Late in 1934, a shift was open at Bristow and the young operator was there when Hollywood's lightning finally struck. He left soon to begin his motion picture career, was immediately successful and became known as the outstanding cowboy singer of the screen. His income from pictures, records, song-writing, radio program and indorsements (sic) of dozens of merchandise articles is in Hollywood's upper brackets.

Friends along the Frisco in Oklahoma wondered what Gene Autry would be like after his whirlwind success. Would he be the same modest, likeable (sic) young fellow they knew, or had he changed?

They found out when Autry made a personal appearance tour through Oklahoma. Mobs came to the theaters merely to see him.

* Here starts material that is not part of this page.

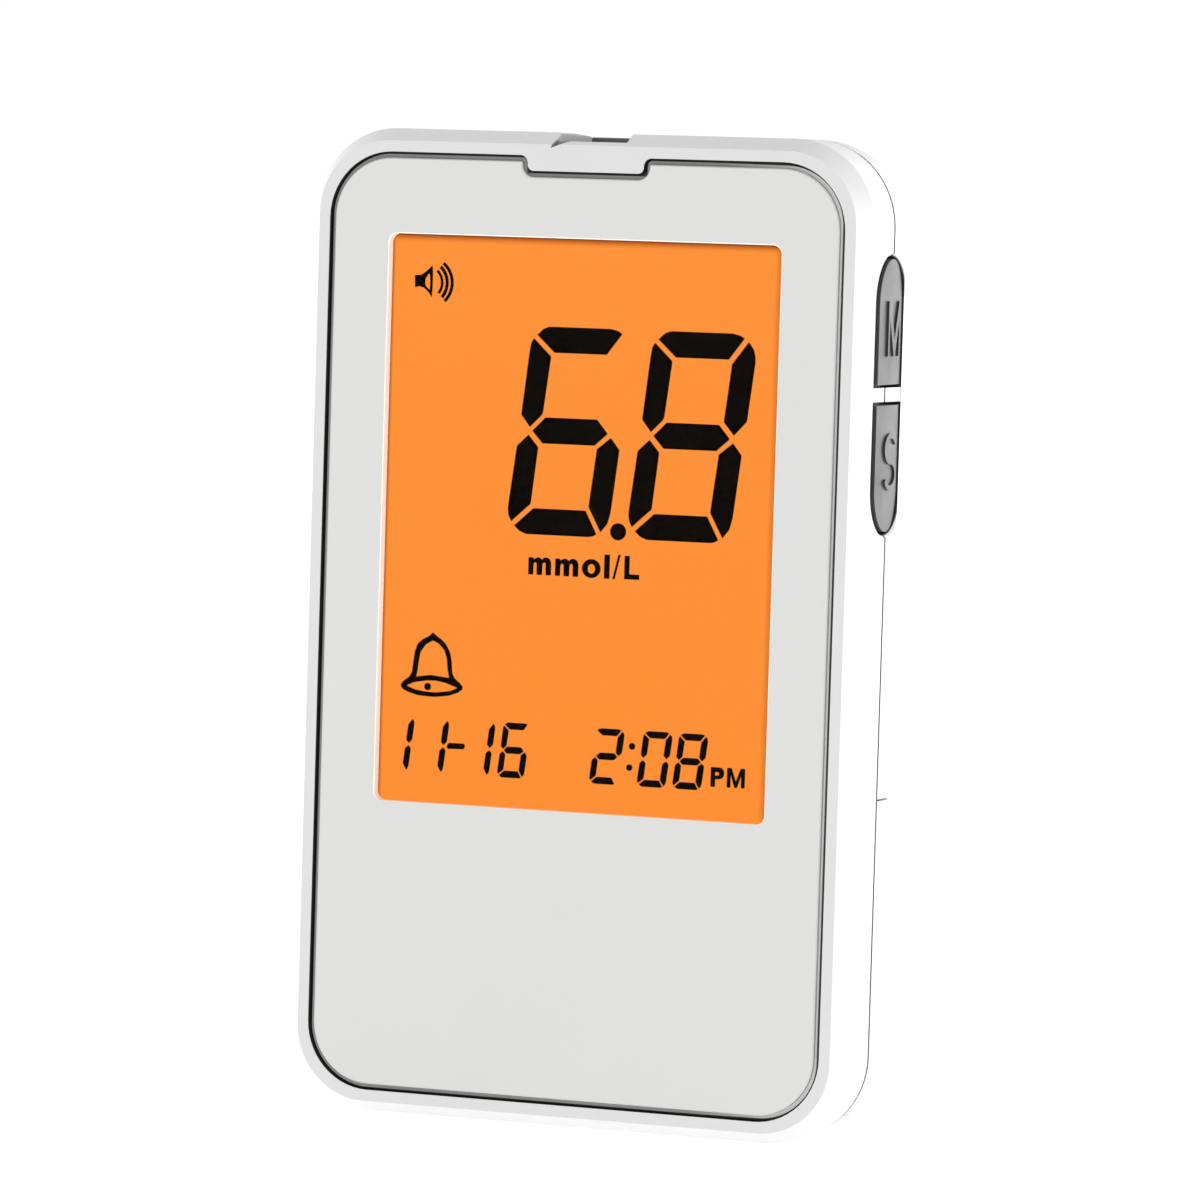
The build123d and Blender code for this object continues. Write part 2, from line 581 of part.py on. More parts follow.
def battery_door():
    """The clip-on door: back and sides in one skin above the bottom end, with latch and grips."""
    front = PARTING + SEAM / 2
    high = DOOR_TOP - DOOR_SEAM
    body = (rear_form(0, front) - rear_form(DOOR_WALL, front - 1)) & band(END_RAIL + DOOR_SEAM / 2, high)
    slot_z = (high - LATCH_L, high + 1)
    for side in (-1, 1):
        x = side * (LATCH_W + LATCH_SLOT) / 2
        body -= block((x - LATCH_SLOT / 2, x + LATCH_SLOT / 2), (BACK_INNER - 1, DEPTH + 1), slot_z)
    for n in range(GRIP_COUNT):
        z = high - 1.2 - n * GRIP_PITCH
        bar = SlotOverall(LATCH_W - 3, GRIP_T)
        body -= slab(Pos(0, z) * bar, DEPTH - GRIP_CUT, DEPTH + 1)
    return body


# ---------------------------------------------------------------- panel, gasket, display
def front_panel():
    """The grey face, with the aperture over the display."""
    body = slab(field(GROOVE) - view_outline(), 0, PANEL_T)
    return chamfer(body.faces().sort_by(Axis.Y)[0].edges(), PANEL_EDGE)


def panel_gasket():
    """The soft ring under the panel, with a rim that stands in the groove."""
    inner = GASKET_GAP + GASKET_FLANGE
    flange = slab(field(GASKET_GAP) - plain_field(inner), PANEL_T, PANEL_SEAT)
    rim = slab(field(GASKET_GAP) - field(GROOVE - TOUCH), GASKET_SUNK, PANEL_SEAT)
    return flange + rim


def display_window():
    """The clear window bonded behind the panel."""
    return slab(view_outline(LENS_LAP), PANEL_T, LENS_BACK)


def lcd_glass(top, front):
    """One glass of the display cell."""
    return slab(upright(GLASS_W, GLASS_LOW, top, TOUCH * 10), front, front + GLASS_T)


def light_guide():
    """The clear plate that spreads the backlight behind the cell."""
    shape = upright(GLASS_W - 0.4, GLASS_LOW + 0.3, REAR_GLASS_TOP - 0.2, TOUCH * 10)
    return slab(shape, GUIDE_FRONT, GUIDE_BACK)


def reflector_film():
    """The white film on the back of the light guide."""
    shape = upright(GLASS_W - 0.4, GLASS_LOW + 0.3, REAR_GLASS_TOP - 0.2, TOUCH * 10)
    return slab(shape, GUIDE_BACK, FILM_BACK)


def led_places():
    """Where the backlight's lamps lie across the top of the light guide."""
    return [(n - (LED_COUNT - 1) / 2) * LED_PITCH for n in range(LED_COUNT)]


def backlight_leds():
    """The lamps, on the board, that shine into the top edge of the light guide."""
    low = REAR_GLASS_TOP - 0.1
    z = (low, low + LED_SIZE[1])
    half = LED_SIZE[0] / 2
    lamps = [block((x - half, x + half), (GUIDE_FRONT + 0.3, BOARD_FRONT), z) for x in led_places()]
    return Compound(children=lamps)


def zebra_range():
    """Heights of the rubber strip that joins the cell's contacts to the board."""
    low = REAR_GLASS_TOP + LED_SIZE[1] + 0.3
    return low, low + ZEBRA_T


def zebra_strip():
    """Striped conductive rubber between the front glass and the board."""
    half = VIEW_W / 2 - ZEBRA_IN
    return block((-half, half), (CELL_TOP_GLASS + GLASS_T, BOARD_FRONT), zebra_range())


def display_frame():
    """The tray that holds the cell and the light guide against the casing's plate."""
    outer = upright(FRAME_W, FRAME_LOW, FRAME_TOP, 1.0)
    inner = upright(GLASS_W + 2 * TOUCH, GLASS_LOW - TOUCH, FRONT_GLASS_TOP + TOUCH, TOUCH * 10)
    body = slab(outer, PLATE_BACK, FRAME_FLOOR + FRAME_BACK_T) - slab(inner, 0, FRAME_FLOOR)
    strip_low, strip_high = zebra_range()
    half = VIEW_W / 2 - ZEBRA_IN + FIT
    body -= block((-half, half), (0, BOARD_FRONT), (strip_low - FIT, strip_high + FIT))
    for x in led_places():
        reach = LED_SIZE[0] / 2 + FIT
        body -= block((x - reach, x + reach), (0, BOARD_FRONT), (REAR_GLASS_TOP - 0.2, strip_low))
    foot_x, foot_z = FRAME_W / 2 - 2, (FRAME_LOW + 2, FRAME_TOP - 2)
    for side in (-1, 1):
        for z in foot_z:
            body += rod(side * foot_x, z, 1.0, FRAME_FLOOR, BOARD_FRONT)
    return body


# ---------------------------------------------------------------- board and what is on it
def main_board():
    """The circuit board, notched round the screw posts."""
    shape = upright(BOARD_W, BOARD_LOW, BOARD_TOP, 1.0) + upright(WING_W, WING_LOW, WING_TOP, 1.0)
    body = slab(shape, BOARD_FRONT, BOARD_BACK)
    for x, z in post_places():
        body -= rod(x, z, BOSS_R + DOOR_PLAY, BOARD_FRONT - 1, BOARD_BACK + 1)
    for x, z in BOARD_SCREW_AT:
        body -= rod(x, z, BOARD_SCREW_R + 4 * FIT, BOARD_FRONT - 1, BOARD_BACK + 1)
    return body


def on_board(x, z, size):
    """A package of a given width, height along the board and thickness on the board's back."""
    width, along, thick = size
    reach = ((x - width / 2, x + width / 2), (BOARD_BACK, BOARD_BACK + thick))
    return block(*reach, (z - along / 2, z + along / 2))


def processor():
    """The main chip, with a row of leads on each side."""
    size, thick, lead, count = 9.0, 1.2, 0.3, 10
    x, z = -0.13 * BOARD_W, (BOARD_LOW + BOARD_TOP) / 2 - size
    body = on_board(x, z, (size, size, thick))
    for n in range(count):
        step = (n - (count - 1) / 2) * 0.8
        body += on_board(x, z + step, (size + 1.6, lead, 0.2))
        body += on_board(x + step, z, (lead, size + 1.6, 0.2))
    return body


def board_parts():
    """The small packages: memory, amplifier, regulator, crystal and rows of passives."""
    across = BOARD_W / 10
    row = WING_LOW + 6.0
    packages = [
        on_board(2 * across, row + 13.0, (5.0, 4.0, 1.0)),
        on_board(2 * across, row + 4.0, (4.0, 5.0, 1.0)),
        on_board(-3 * across, POST_Z[1] - 1.5, (3.0, 3.0, 1.1)),
        on_board(across, row - 2.0, (7.0, 2.6, 1.4)),
    ]
    for n in range(6):
        packages.append(on_board(-across - 2.2 * n, row - 1.0, (1.0, 1.8, 0.6)))
        packages.append(on_board(3.5 * across, row + 2.0 + 2.4 * n, (1.8, 1.0, 0.6)))
    return Compound(children=packages)


# ---------------------------------------------------------------- speaker
def speaker():
    """A small speaker: a can with a shallow stepped cone side towards the grille."""
    back = BACK_INNER - SPEAKER_PAD
    body = rod(0, SPEAKER_Z, SPEAKER_R, back - 1.4, back)
    body += rod(0, SPEAKER_Z, SPEAKER_R - 2.2, back - SPEAKER_T, back - 1.4)
    return body - rod(0, SPEAKER_Z, SPEAKER_R - 1.2, back - 0.5, back + 1)


def speaker_pad():
    """The foam ring between the speaker and the back."""
    ring = Circle(SPEAKER_R) - Circle(SPEAKER_R - 1.2)
    return slab(Pos(0, SPEAKER_Z) * ring, BACK_INNER - SPEAKER_PAD, BACK_INNER)


def speaker_contacts():
    """Two sprung leaves from the board to the back of the speaker."""
    near = y_at(BOARD_BACK + LEAF_T / 2 + TOUCH)
    far = y_at(BACK_INNER - SPEAKER_PAD - SPEAKER_T - LEAF_T)
    foot, bend, top, end = (SPEAKER_Z + dz for dz in (-4.5, -1.5, 2.5, 3.8))
    path = Polyline((near, foot), (near, bend), (far, top), (far - 0.7, end))
    leaf = trace(path, LEAF_T)
    leaves = [sideways(leaf, x - 0.6, x + 0.6) for x in (-2.5, 2.5)]
    return Compound(children=[leaf.solids()[0] for leaf in leaves])


# ---------------------------------------------------------------- batteries
def battery(index):
    """One cell lying across the meter; the two lie head to tail."""
    z = BATTERY_Z[index]
    way = 1 if index == 0 else -1
    flat_end = -way * (BAY_HALF - PLATE_METAL - SPRING_L - 2 * TOUCH)
    seat = Pos(flat_end, y_at(BATTERY_AXIS), z) * Rot(0, way * 90, 0)
    shell = seat * Pos(0, 0, (CELL_L - NUB_L) / 2) * Cylinder(CELL_R, CELL_L - NUB_L)
    shell = fillet(shell.edges(), 0.5)
    nub = seat * Pos(0, 0, CELL_L / 2) * Cylinder(NUB_R, CELL_L)
    return shell + nub


def tails():
    """The two tails that join the cells to the board: X, depth and foot's depth of each."""
    x = (BAY_HALF - PLATE_METAL, BAY_HALF - TOUCH / 2)
    front = (PLATE_DEPTH[0], PLATE_DEPTH[0] + TAIL_W)
    front_foot = (BOARD_FRONT - TOUCH - PLATE_METAL, BOARD_FRONT - TOUCH)
    back = (BOARD_BACK + TOUCH, BOARD_BACK + TOUCH + LEG_W)
    back_foot = (BOARD_BACK + TOUCH, BOARD_BACK + TOUCH + PLATE_METAL)
    return (x, front, front_foot), (x, back, back_foot)


def tail(x, depth, foot):
    """A tail that rises out of the bay and turns in over the board's edge."""
    high = BOARD_LOW + 1.0
    whole = (min(depth[0], foot[0]), max(depth[1], foot[1]))
    rise = block(x, depth, (BATTERY_Z[0], high)) + block(x, whole, (BOARD_LOW + 0.1, high))
    return rise + block((BAY_HALF - LEG_FOOT, x[1]), foot, (BOARD_LOW + 0.1, high))


def tail_slots():
    """Slots in the top of the bay that let the tails out."""
    slots = []
    for x, depth, _ in tails():
        across = (x[0] - FIT, x[1] + TOUCH + FIT)
        along = (depth[0] - FIT, depth[1] + FIT)
        slots.append(block(across, along, (BAY_TOP - 1, BAY_END + 1)))
    return slots[0] + slots[1]


def battery_plates():
    """Three contact plates: one that joins the cells, two with tails to the board."""
    half = CELL_R - PLATE_IN[0]
    left = (-BAY_HALF + TOUCH / 2, -BAY_HALF + PLATE_METAL)
    joined = block(left, PLATE_DEPTH, (BATTERY_Z[0] - half, BATTERY_Z[1] + half))
    front_tail, back_tail = tails()
    right = front_tail[0]
    lower = block(right, PLATE_DEPTH, (BATTERY_Z[0] - half, BATTERY_Z[0] + half))
    lower += tail(*front_tail)
    depth = (PLATE_DEPTH[0] + TAIL_W + PLATE_SPACE, PLATE_DEPTH[1])
    upper = block(right, depth, (BATTERY_Z[1] - half, BATTERY_Z[1] + half))
    upper += tail(*back_tail) & band(BATTERY_Z[1], HEIGHT)
    return Compound(children=[joined, lower, upper])


def battery_springs():
    """Two coil springs that press on the flat ends of the cells."""
    coils = []
    for index, side in ((0, -1), (1, 1)):
        length = SPRING_L - 2 * SPRING_WIRE_R
        start = side * (BAY_HALF - PLATE_METAL - SPRING_WIRE_R - TOUCH)
        centre = (start, y_at(BATTERY_AXIS), BATTERY_Z[index])
        path = Helix(length / SPRING_TURNS, length, SPRING_R, center=centre, direction=(-side, 0, 0))
        section = Plane(origin=path @ 0, z_dir=path % 0) * Circle(SPRING_WIRE_R)
        coils.append(sweep(section, path=path).solids()[0])
    return Compound(children=coils)


# ---------------------------------------------------------------- screws
def screw(x, z, radius, head_r, head_t, seat, length):
    """A pan-head screw with a cross recess, driven in from the back."""
    body = rod(x, z, head_r, seat, seat + head_t) + rod(x, z, radius, seat - length, seat)
    arm, blade, sunk = head_r * 0.6, head_r * 0.2, head_t * 0.5
    for wide, tall in ((arm, blade), (blade, arm)):
        body -= block((x - wide, x + wide), (seat + head_t - sunk, seat + head_t + 1), (z - tall, z + tall))
    return body


def casing_screws():
    """The four screws that hold the casings together."""
    each = (SCREW_R, SCREW_HEAD_R, SCREW_HEAD_T, SCREW_SEAT, SCREW_L)
    return Compound(children=[screw(x, z, *each) for x, z in post_places()])


def board_screws():
    """The four screws that hold the board to the front casing."""
    each = (BOARD_SCREW_R, BOARD_SCREW_HEAD_R, BOARD_SCREW_HEAD_T, BOARD_BACK, BOARD_SCREW_L)
    return Compound(children=[screw(x, z, *each) for x, z in BOARD_SCREW_AT])


NODES = {
    "front_casing": front_casing(),
    "front_panel": front_panel(),
    "panel_gasket": panel_gasket(),
    "display_window": display_window(),
    "lcd_front_glass": lcd_glass(FRONT_GLASS_TOP, CELL_TOP_GLASS),
    "lcd_rear_glass": lcd_glass(REAR_GLASS_TOP, CELL_TOP_GLASS + GLASS_T),
    "light_guide": light_guide(),
    "reflector_film": reflector_film(),
    "backlight_leds": backlight_leds(),
    "zebra_strip": zebra_strip(),
    "display_frame": display_frame(),
    "main_board": main_board(),
    "processor": processor(),
    "board_parts": board_parts(),
    "strip_connector": strip_connector(),
    "strip_contacts": strip_contacts(),
    "strip_port": strip_port(),
    "m_button": button_cap("m"),
    "s_button": button_cap("s"),
    "m_switch": switch_body("m"),
    "s_switch": switch_body("s"),
    "m_plunger": switch_plunger("m"),
    "s_plunger": switch_plunger("s"),
    "speaker": speaker(),
    "speaker_pad": speaker_pad(),
    "speaker_contacts": speaker_contacts(),
    "rear_casing": rear_casing(),
    "battery_door": battery_door(),
    "lower_battery": battery(0),
    "upper_battery": battery(1),
    "battery_plates": battery_plates(),
    "battery_springs": battery_springs(),
    "casing_screws": casing_screws(),
    "board_screws": board_screws(),
}

os.makedirs("parts", exist_ok=True)
for name, shape in NODES.items():
    export_step(shape, f"parts/{name}.step")
    print(f"{name:18} {len(shape.solids()):3d} solids {shape.volume:10.1f} mm3")
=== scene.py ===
# %% [markdown]
# # Dressing a blood glucose meter
# The meter is already built as a set of solids, each one a real piece: two casings, a
# face panel, a window, a display, keys, cells and the board behind them. This lesson
# loads them as a fixed frame and gives every piece the finish that the real one has.
# It also makes what a solid can't carry: the dark marks of the lit display.

# %% Load the frame
from math import cos, pi, radians, sin

import bmesh
import bpy
from mathutils import Matrix, Vector


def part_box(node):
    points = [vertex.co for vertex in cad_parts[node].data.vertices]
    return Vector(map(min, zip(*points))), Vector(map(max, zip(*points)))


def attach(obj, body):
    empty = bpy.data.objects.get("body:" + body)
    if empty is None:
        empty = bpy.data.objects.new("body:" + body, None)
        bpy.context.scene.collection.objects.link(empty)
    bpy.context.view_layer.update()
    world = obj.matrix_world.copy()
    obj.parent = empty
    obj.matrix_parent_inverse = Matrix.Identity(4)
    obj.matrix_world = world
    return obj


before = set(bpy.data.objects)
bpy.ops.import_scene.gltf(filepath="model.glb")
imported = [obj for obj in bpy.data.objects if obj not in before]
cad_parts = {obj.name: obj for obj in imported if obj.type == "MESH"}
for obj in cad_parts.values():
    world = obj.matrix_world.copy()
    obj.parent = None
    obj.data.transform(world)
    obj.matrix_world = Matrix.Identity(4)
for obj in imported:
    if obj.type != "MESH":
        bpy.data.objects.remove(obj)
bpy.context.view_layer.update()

MM = 0.001
DEPTH = 16.4
MIDDLE_HEIGHT = 48.4 * MM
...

One day Agent Smith, then at the Ft. Sill station--was busy in his office. Autry walked in with a lusty greeting and sat down to talk. Soon he was busy at the telegraph key, calling old friends along the line--as friendly and unaffected as ever.

Railroaders have no time for softies and swell-heads--fakes don't get far with them. But Autry as a beginning railroader was "okay" with them--and he is "aces" with them now.

Autry was born in Tioga, Texas, and spent his early years in the hills of that cattle country. He learned to ride almost before he could walk, and began singing about the time he learned to talk. When he was quite small, Gene's family moved to a farm near Ravia, in Johnston county. There he grew up and got into the railroad business.

At the top of this article is this notice:

AUTRY ON MILK AND ICE FUND SHOW MONDAY

Because he lived for a long time in this state and because he still considers it more or less his home, Gene Autry has always had a lively interest in Oklahoma. Even with the pressure of his success in Hollywood, he has kept his contacts in this state and has come back to renew acquaintances at every opportunity. Monday, he returns again, this time to put on a show. He is giving his service without cost for an entertainment sponsored by the Oklahoman and Times for the benefit of the Milk and Ice fund. Every cent of the proceeds goes to the fund. The time is Monday night, 8:15 p.m. The place: Municipal Auditorium. The prices: 15 cents for children 12 - years of age and under, 50 cents for all others. No reserved seats; first come first served.

The xxx's indicate two words that were on a torn crease and unreadable.